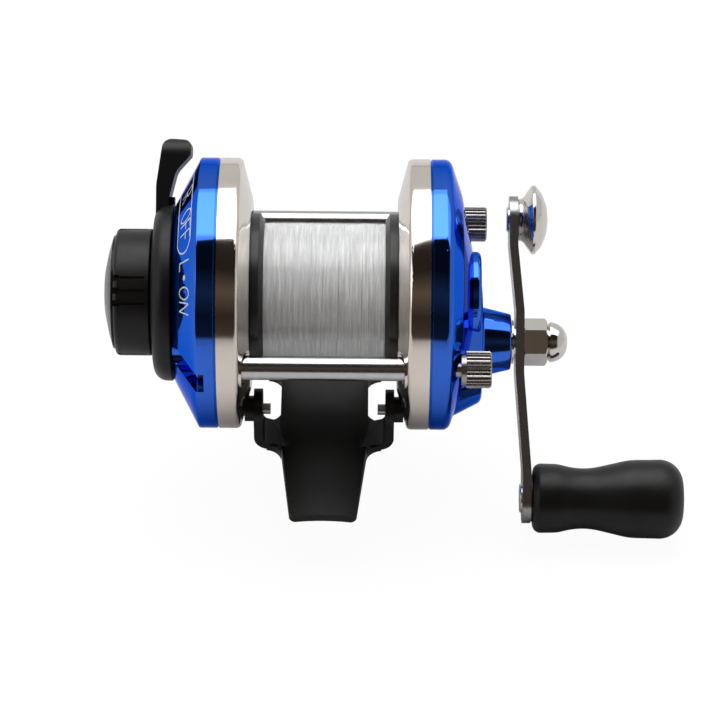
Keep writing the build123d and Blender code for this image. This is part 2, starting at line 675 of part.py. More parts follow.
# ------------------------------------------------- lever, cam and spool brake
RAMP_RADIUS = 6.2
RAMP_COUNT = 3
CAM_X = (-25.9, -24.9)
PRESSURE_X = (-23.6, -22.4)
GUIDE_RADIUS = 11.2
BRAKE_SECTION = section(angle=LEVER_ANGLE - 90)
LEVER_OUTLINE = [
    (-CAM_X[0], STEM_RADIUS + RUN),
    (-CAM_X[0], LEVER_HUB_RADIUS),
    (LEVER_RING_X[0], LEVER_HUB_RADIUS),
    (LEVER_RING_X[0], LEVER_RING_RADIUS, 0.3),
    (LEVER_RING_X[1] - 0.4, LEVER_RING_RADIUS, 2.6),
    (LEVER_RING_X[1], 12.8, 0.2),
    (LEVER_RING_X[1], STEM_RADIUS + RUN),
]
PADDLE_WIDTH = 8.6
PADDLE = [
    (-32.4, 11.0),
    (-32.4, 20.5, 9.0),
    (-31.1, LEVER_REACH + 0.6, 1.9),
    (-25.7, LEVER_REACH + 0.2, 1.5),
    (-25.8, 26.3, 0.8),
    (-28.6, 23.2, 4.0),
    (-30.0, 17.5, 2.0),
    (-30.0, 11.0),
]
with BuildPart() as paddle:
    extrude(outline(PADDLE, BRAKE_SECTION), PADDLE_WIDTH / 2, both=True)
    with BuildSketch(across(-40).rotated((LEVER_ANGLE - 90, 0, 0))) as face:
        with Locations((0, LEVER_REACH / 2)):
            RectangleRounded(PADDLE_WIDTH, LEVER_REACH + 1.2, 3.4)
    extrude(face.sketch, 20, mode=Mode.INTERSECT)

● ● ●

* To do *
Using the data above, return each line exactly as written.

* Solution *
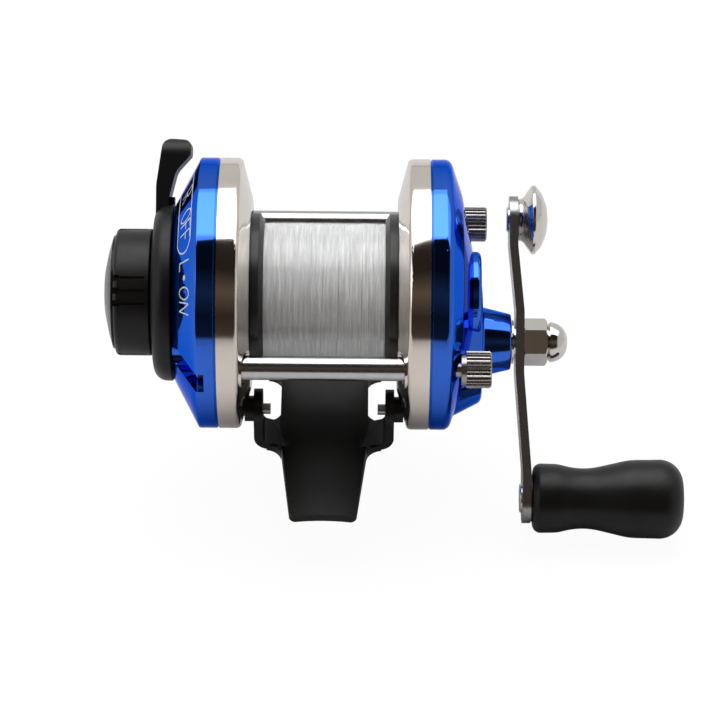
Keep writing the build123d and Blender code for this image. This is part 2, starting at line 675 of part.py. More parts follow.
# ------------------------------------------------- lever, cam and spool brake
RAMP_RADIUS = 6.2
RAMP_COUNT = 3
CAM_X = (-25.9, -24.9)
PRESSURE_X = (-23.6, -22.4)
GUIDE_RADIUS = 11.2
BRAKE_SECTION = section(angle=LEVER_ANGLE - 90)
LEVER_OUTLINE = [
    (-CAM_X[0], STEM_RADIUS + RUN),
    (-CAM_X[0], LEVER_HUB_RADIUS),
    (LEVER_RING_X[0], LEVER_HUB_RADIUS),
    (LEVER_RING_X[0], LEVER_RING_RADIUS, 0.3),
    (LEVER_RING_X[1] - 0.4, LEVER_RING_RADIUS, 2.6),
    (LEVER_RING_X[1], 12.8, 0.2),
    (LEVER_RING_X[1], STEM_RADIUS + RUN),
]
PADDLE_WIDTH = 8.6
PADDLE = [
    (-32.4, 11.0),
    (-32.4, 20.5, 9.0),
    (-31.1, LEVER_REACH + 0.6, 1.9),
    (-25.7, LEVER_REACH + 0.2, 1.5),
    (-25.8, 26.3, 0.8),
    (-28.6, 23.2, 4.0),
    (-30.0, 17.5, 2.0),
    (-30.0, 11.0),
]
with BuildPart() as paddle:
    extrude(outline(PADDLE, BRAKE_SECTION), PADDLE_WIDTH / 2, both=True)
    with BuildSketch(across(-40).rotated((LEVER_ANGLE - 90, 0, 0))) as face:
        with Locations((0, LEVER_REACH / 2)):
            RectangleRounded(PADDLE_WIDTH, LEVER_REACH + 1.2, 3.4)
    extrude(face.sketch, 20, mode=Mode.INTERSECT)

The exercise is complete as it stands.